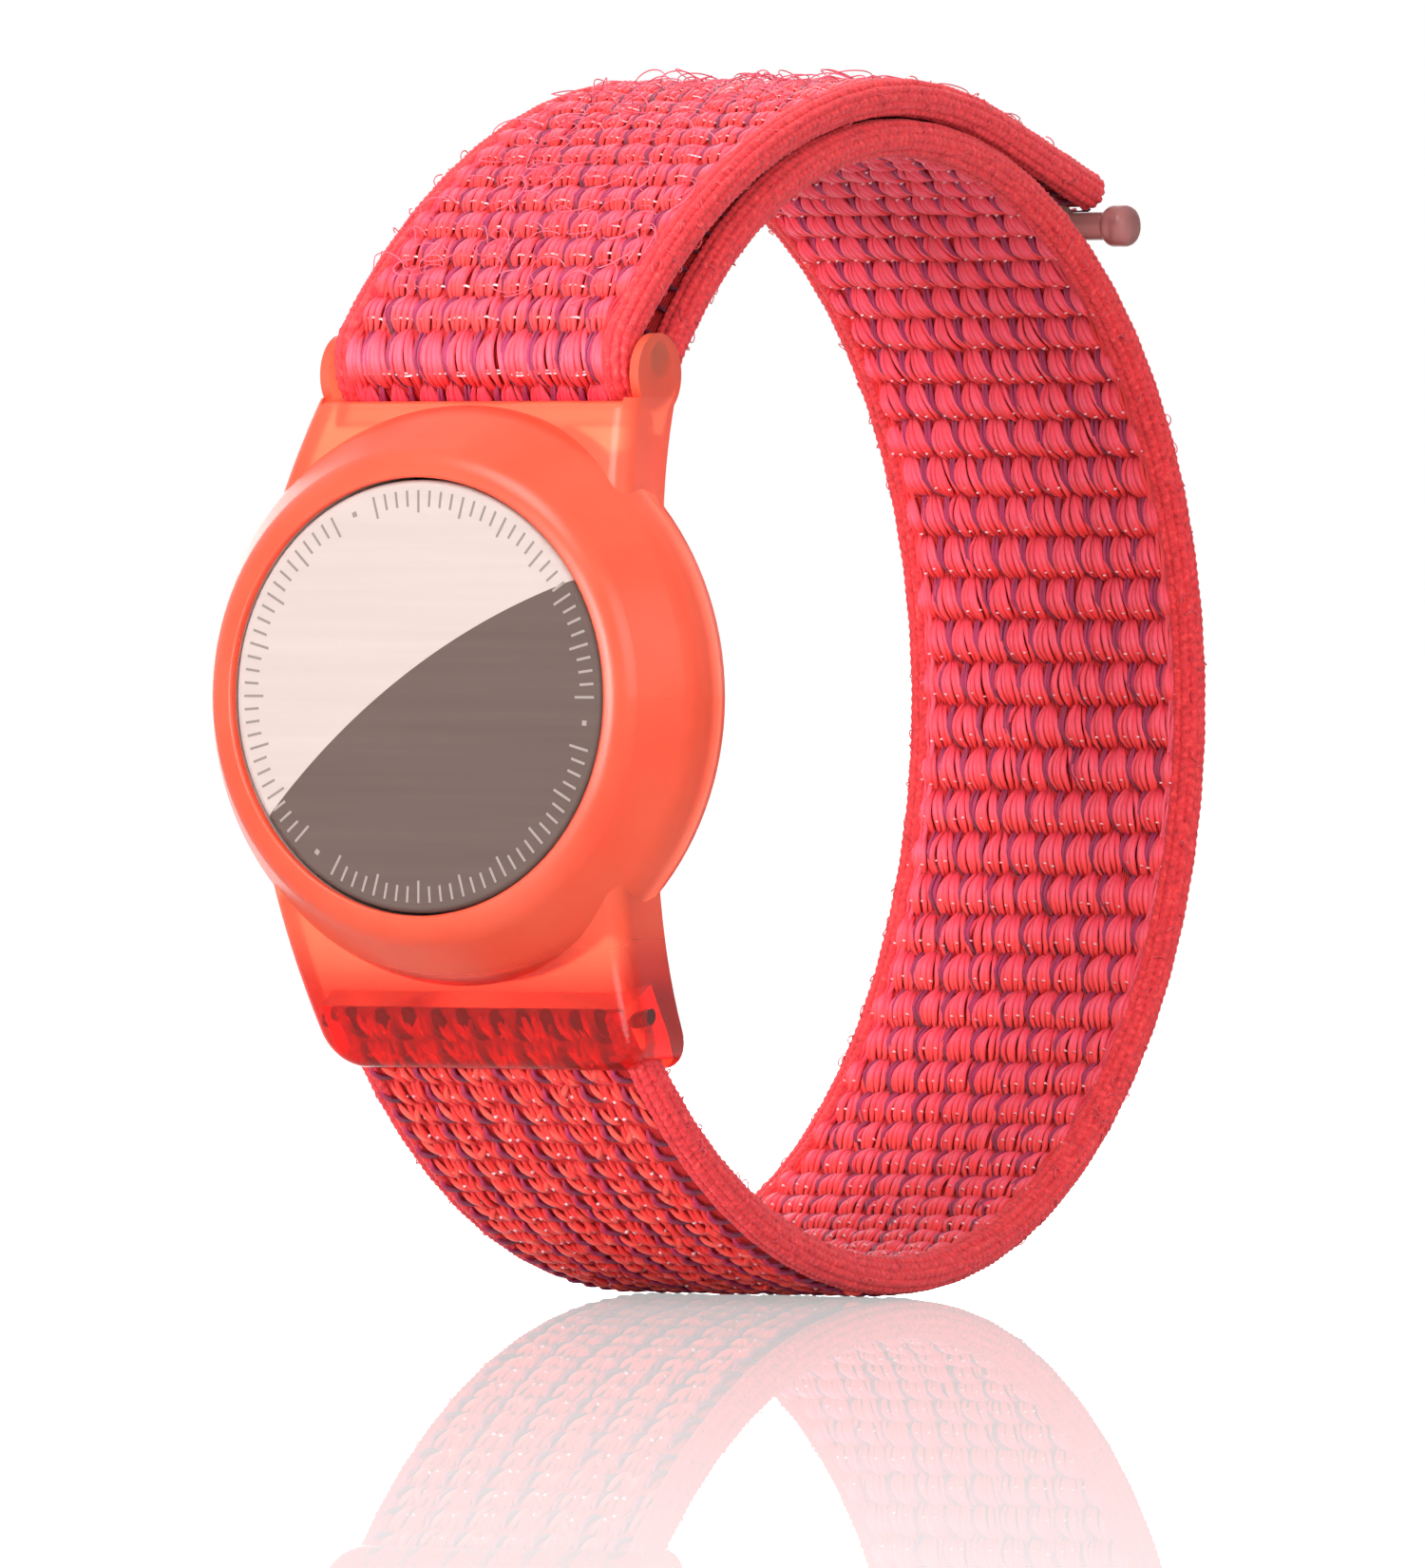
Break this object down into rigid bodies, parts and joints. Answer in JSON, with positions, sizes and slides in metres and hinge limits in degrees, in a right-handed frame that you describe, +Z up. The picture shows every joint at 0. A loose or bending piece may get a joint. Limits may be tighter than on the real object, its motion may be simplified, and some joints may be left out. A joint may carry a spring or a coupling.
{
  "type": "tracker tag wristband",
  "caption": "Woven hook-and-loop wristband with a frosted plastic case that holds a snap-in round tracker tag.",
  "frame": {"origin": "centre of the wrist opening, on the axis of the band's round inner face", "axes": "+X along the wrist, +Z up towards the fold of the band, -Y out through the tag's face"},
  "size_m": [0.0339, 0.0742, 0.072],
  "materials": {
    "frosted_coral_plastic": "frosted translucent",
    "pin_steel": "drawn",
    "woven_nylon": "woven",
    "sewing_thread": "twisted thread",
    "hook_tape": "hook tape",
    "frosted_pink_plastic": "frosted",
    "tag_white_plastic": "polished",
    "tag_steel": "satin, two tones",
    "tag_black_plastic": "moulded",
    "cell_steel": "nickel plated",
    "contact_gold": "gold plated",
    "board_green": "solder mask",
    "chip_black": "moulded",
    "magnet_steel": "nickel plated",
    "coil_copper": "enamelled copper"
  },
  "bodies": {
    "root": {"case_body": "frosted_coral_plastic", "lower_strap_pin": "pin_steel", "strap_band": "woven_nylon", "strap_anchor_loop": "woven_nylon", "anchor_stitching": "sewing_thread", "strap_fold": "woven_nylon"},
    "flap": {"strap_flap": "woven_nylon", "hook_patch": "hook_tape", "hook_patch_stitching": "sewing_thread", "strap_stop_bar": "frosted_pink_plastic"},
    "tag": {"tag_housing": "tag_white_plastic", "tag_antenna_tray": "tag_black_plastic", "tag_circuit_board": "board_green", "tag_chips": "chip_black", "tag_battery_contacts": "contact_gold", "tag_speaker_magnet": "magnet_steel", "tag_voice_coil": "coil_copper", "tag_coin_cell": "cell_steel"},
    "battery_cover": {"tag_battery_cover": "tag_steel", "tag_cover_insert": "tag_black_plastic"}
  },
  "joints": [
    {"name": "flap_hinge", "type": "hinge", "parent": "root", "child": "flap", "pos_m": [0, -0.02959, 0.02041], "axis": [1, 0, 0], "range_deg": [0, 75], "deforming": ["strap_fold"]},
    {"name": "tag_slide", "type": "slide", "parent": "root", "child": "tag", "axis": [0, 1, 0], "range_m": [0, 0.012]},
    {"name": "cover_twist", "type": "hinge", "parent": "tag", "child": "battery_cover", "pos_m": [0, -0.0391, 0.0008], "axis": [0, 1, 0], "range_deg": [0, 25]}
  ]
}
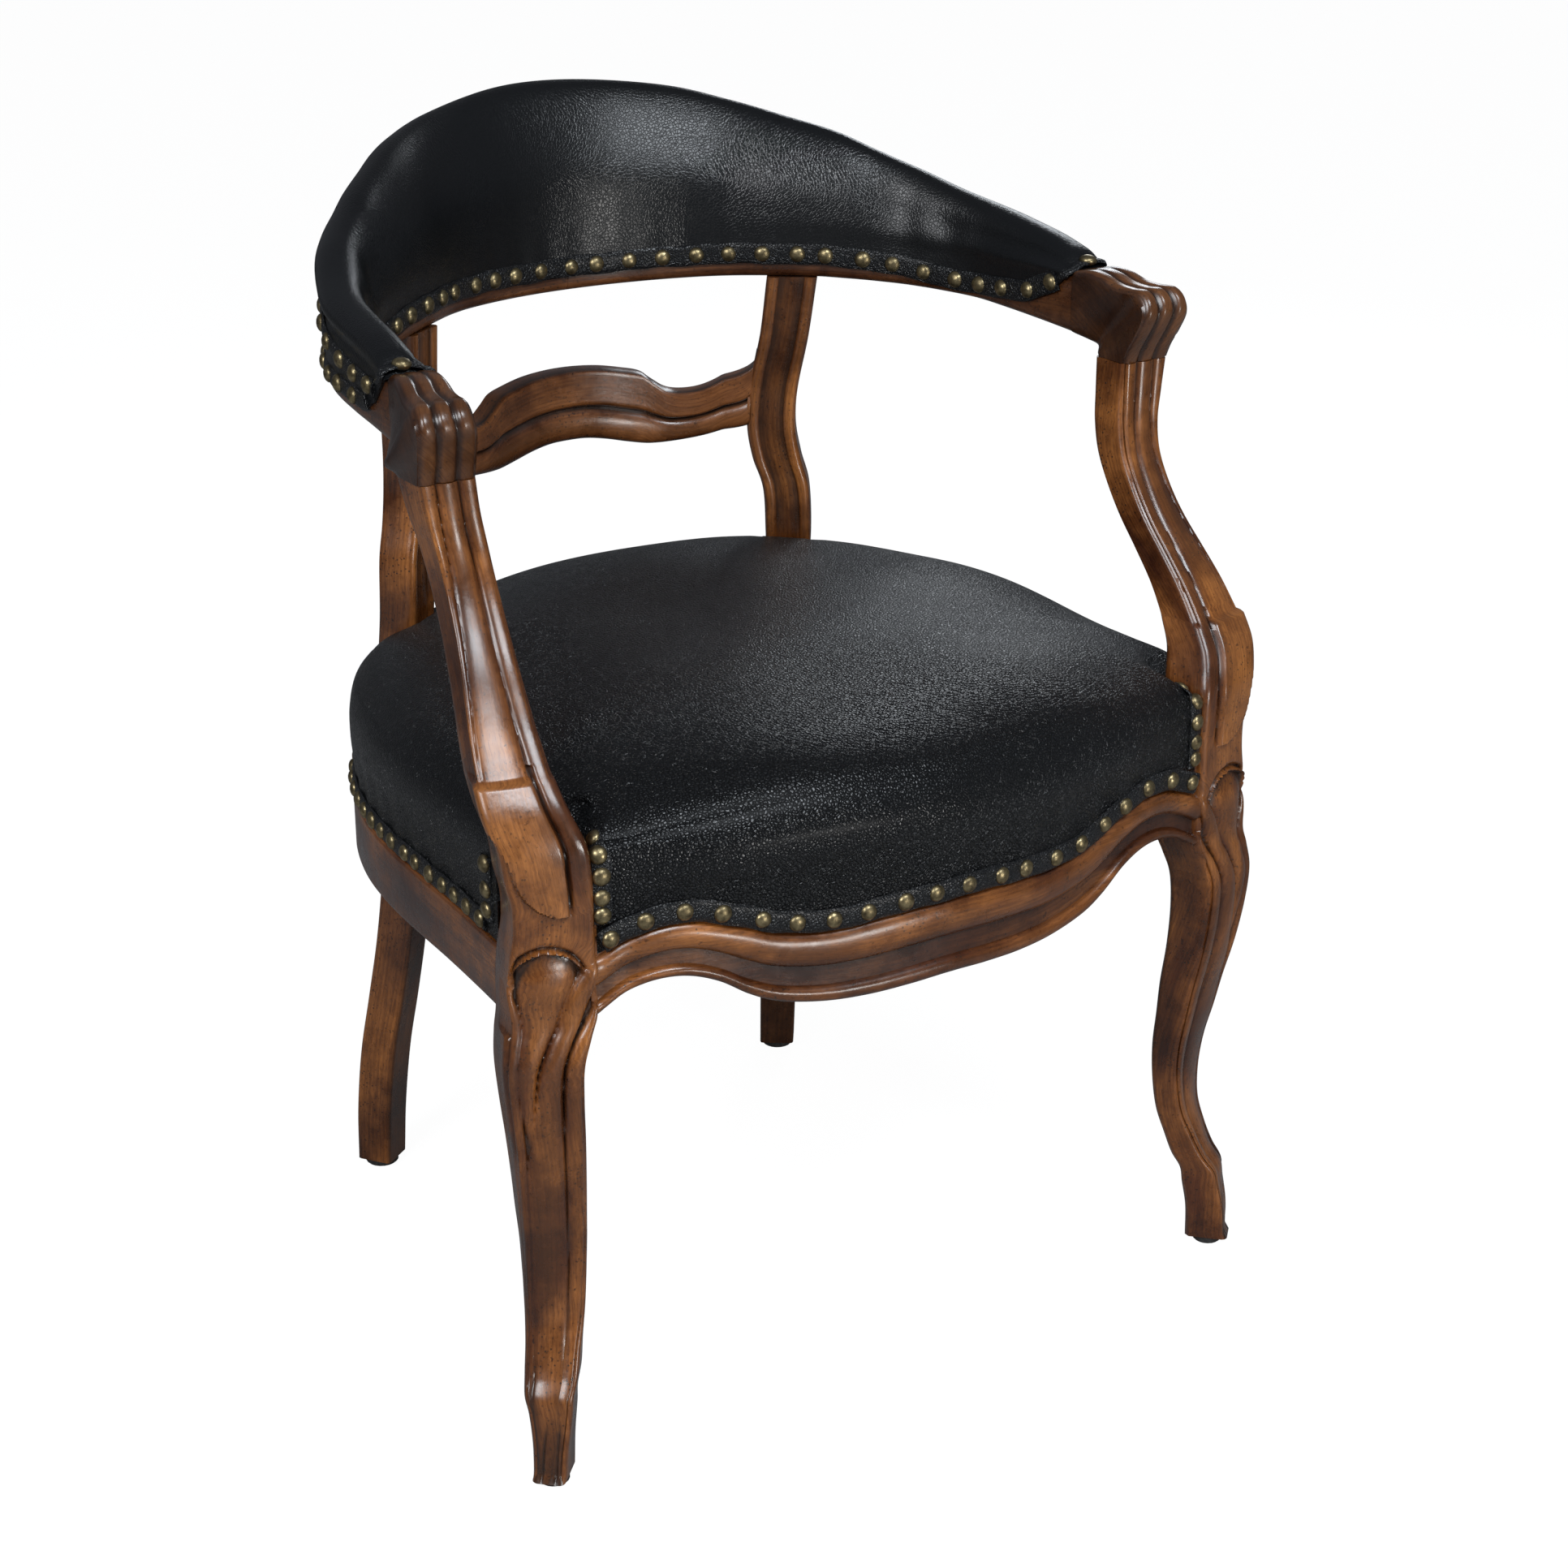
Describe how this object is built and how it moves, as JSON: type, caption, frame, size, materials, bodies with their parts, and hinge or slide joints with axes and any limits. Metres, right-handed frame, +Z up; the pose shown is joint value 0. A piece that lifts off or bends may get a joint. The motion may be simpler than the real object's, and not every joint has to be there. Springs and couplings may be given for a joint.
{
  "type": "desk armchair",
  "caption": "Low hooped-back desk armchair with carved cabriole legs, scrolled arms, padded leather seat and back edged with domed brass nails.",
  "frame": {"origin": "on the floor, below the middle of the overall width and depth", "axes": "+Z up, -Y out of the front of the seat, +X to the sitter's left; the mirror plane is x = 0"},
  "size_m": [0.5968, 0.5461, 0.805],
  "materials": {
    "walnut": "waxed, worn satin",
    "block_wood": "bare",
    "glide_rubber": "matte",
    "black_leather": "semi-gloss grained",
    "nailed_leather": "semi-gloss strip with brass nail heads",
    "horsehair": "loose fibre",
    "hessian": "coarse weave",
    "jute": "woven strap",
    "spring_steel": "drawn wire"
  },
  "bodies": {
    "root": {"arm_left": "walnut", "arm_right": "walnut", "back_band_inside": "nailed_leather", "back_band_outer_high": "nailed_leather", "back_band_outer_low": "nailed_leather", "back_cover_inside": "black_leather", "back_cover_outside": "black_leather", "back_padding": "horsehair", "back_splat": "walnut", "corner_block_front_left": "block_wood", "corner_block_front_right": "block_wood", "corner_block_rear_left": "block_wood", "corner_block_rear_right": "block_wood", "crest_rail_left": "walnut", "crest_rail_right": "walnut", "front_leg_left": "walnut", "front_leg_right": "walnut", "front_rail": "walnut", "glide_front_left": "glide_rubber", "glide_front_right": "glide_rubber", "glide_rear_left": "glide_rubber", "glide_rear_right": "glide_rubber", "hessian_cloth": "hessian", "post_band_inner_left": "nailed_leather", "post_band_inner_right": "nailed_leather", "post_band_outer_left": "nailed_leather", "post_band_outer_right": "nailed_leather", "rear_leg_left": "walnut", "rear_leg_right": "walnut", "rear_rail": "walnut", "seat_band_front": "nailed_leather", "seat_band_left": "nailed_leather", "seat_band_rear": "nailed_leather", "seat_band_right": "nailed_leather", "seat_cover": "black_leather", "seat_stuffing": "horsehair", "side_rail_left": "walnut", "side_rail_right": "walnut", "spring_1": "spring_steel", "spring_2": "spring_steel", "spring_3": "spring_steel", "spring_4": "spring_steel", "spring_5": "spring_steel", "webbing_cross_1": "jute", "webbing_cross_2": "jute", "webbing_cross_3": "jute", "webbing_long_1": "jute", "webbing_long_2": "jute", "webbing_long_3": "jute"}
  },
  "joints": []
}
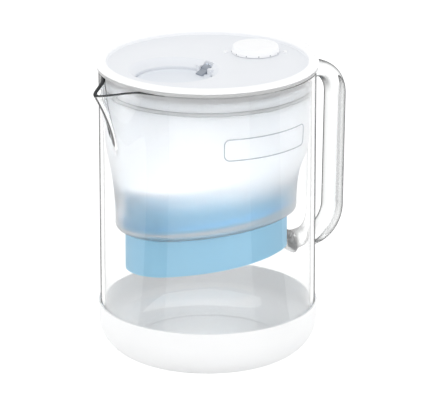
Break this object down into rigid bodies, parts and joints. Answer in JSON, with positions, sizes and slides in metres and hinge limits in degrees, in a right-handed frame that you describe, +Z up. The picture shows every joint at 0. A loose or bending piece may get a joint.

-=-=-

• **Your objective**
Quote the material in full and exactly; do not carry over its pictures.

• **Written answer**
Break this object down into rigid bodies, parts and joints. Answer in JSON, with positions, sizes and slides in metres and hinge limits in degrees, in a right-handed frame that you describe, +Z up. The picture shows every joint at 0. A loose or bending piece may get a joint. Limits may be tighter than on the real object, its motion may be simplified, and some joints may be left out. A joint may carry a spring or a coupling.
{
  "type": "tracker tag wristband",
  "caption": "Woven hook-and-loop wristband with a frosted plastic case that holds a snap-in round tracker tag.",
  "frame": {"origin": "centre of the wrist opening, on the axis of the band's round inner face", "axes": "+X along the wrist, +Z up towards the fold of the band, -Y out through the tag's face"},
  "size_m": [0.0339, 0.0742, 0.072],
  "materials": {
    "frosted_coral_plastic": "frosted translucent",
    "pin_steel": "drawn",
    "woven_nylon": "woven",
    "sewing_thread": "twisted thread",
    "hook_tape": "hook tape",
    "frosted_pink_plastic": "frosted",
    "tag_white_plastic": "polished",
    "tag_steel": "satin, two tones",
    "tag_black_plastic": "moulded",
    "cell_steel": "nickel plated",
    "contact_gold": "gold plated",
    "board_green": "solder mask",
    "chip_black": "moulded",
    "magnet_steel": "nickel plated",
    "coil_copper": "enamelled copper"
  },
  "bodies": {
    "root": {"case_body": "frosted_coral_plastic", "lower_strap_pin": "pin_steel", "strap_band": "woven_nylon", "strap_anchor_loop": "woven_nylon", "anchor_stitching": "sewing_thread", "strap_fold": "woven_nylon"},
    "flap": {"strap_flap": "woven_nylon", "hook_patch": "hook_tape", "hook_patch_stitching": "sewing_thread", "strap_stop_bar": "frosted_pink_plastic"},
    "tag": {"tag_housing": "tag_white_plastic", "tag_antenna_tray": "tag_black_plastic", "tag_circuit_board": "board_green", "tag_chips": "chip_black", "tag_battery_contacts": "contact_gold", "tag_speaker_magnet": "magnet_steel", "tag_voice_coil": "coil_copper", "tag_coin_cell": "cell_steel"},
    "battery_cover": {"tag_battery_cover": "tag_steel", "tag_cover_insert": "tag_black_plastic"}
  },
  "joints": [
    {"name": "flap_hinge", "type": "hinge", "parent": "root", "child": "flap", "pos_m": [0, -0.02959, 0.02041], "axis": [1, 0, 0], "range_deg": [0, 75], "deforming": ["strap_fold"]},
    {"name": "tag_slide", "type": "slide", "parent": "root", "child": "tag", "axis": [0, 1, 0], "range_m": [0, 0.012]},
    {"name": "cover_twist", "type": "hinge", "parent": "tag", "child": "battery_cover", "pos_m": [0, -0.0391, 0.0008], "axis": [0, 1, 0], "range_deg": [0, 25]}
  ]
}
Describe how this object is built and how it moves, as JSON: type, caption, frame, size, materials, bodies with their parts, and hinge or slide joints with axes and any limits. Metres, right-handed frame, +Z up; the pose shown is joint value 0. A piece that lifts off or bends may get a joint. The motion may be simpler than the real object's, and not every joint has to be there. Springs and couplings may be given for a joint.
{
  "type": "desk armchair",
  "caption": "Low hooped-back desk armchair with carved cabriole legs, scrolled arms, padded leather seat and back edged with domed brass nails.",
  "frame": {"origin": "on the floor, below the middle of the overall width and depth", "axes": "+Z up, -Y out of the front of the seat, +X to the sitter's left; the mirror plane is x = 0"},
  "size_m": [0.5968, 0.5461, 0.805],
  "materials": {
    "walnut": "waxed, worn satin",
    "block_wood": "bare",
    "glide_rubber": "matte",
    "black_leather": "semi-gloss grained",
    "nailed_leather": "semi-gloss strip with brass nail heads",
    "horsehair": "loose fibre",
    "hessian": "coarse weave",
    "jute": "woven strap",
    "spring_steel": "drawn wire"
  },
  "bodies": {
    "root": {"arm_left": "walnut", "arm_right": "walnut", "back_band_inside": "nailed_leather", "back_band_outer_high": "nailed_leather", "back_band_outer_low": "nailed_leather", "back_cover_inside": "black_leather", "back_cover_outside": "black_leather", "back_padding": "horsehair", "back_splat": "walnut", "corner_block_front_left": "block_wood", "corner_block_front_right": "block_wood", "corner_block_rear_left": "block_wood", "corner_block_rear_right": "block_wood", "crest_rail_left": "walnut", "crest_rail_right": "walnut", "front_leg_left": "walnut", "front_leg_right": "walnut", "front_rail": "walnut", "glide_front_left": "glide_rubber", "glide_front_right": "glide_rubber", "glide_rear_left": "glide_rubber", "glide_rear_right": "glide_rubber", "hessian_cloth": "hessian", "post_band_inner_left": "nailed_leather", "post_band_inner_right": "nailed_leather", "post_band_outer_left": "nailed_leather", "post_band_outer_right": "nailed_leather", "rear_leg_left": "walnut", "rear_leg_right": "walnut", "rear_rail": "walnut", "seat_band_front": "nailed_leather", "seat_band_left": "nailed_leather", "seat_band_rear": "nailed_leather", "seat_band_right": "nailed_leather", "seat_cover": "black_leather", "seat_stuffing": "horsehair", "side_rail_left": "walnut", "side_rail_right": "walnut", "spring_1": "spring_steel", "spring_2": "spring_steel", "spring_3": "spring_steel", "spring_4": "spring_steel", "spring_5": "spring_steel", "webbing_cross_1": "jute", "webbing_cross_2": "jute", "webbing_cross_3": "jute", "webbing_long_1": "jute", "webbing_long_2": "jute", "webbing_long_3": "jute"}
  },
  "joints": []
}
Break this object down into rigid bodies, parts and joints. Answer in JSON, with positions, sizes and slides in metres and hinge limits in degrees, in a right-handed frame that you describe, +Z up. The picture shows every joint at 0. A loose or bending piece may get a joint.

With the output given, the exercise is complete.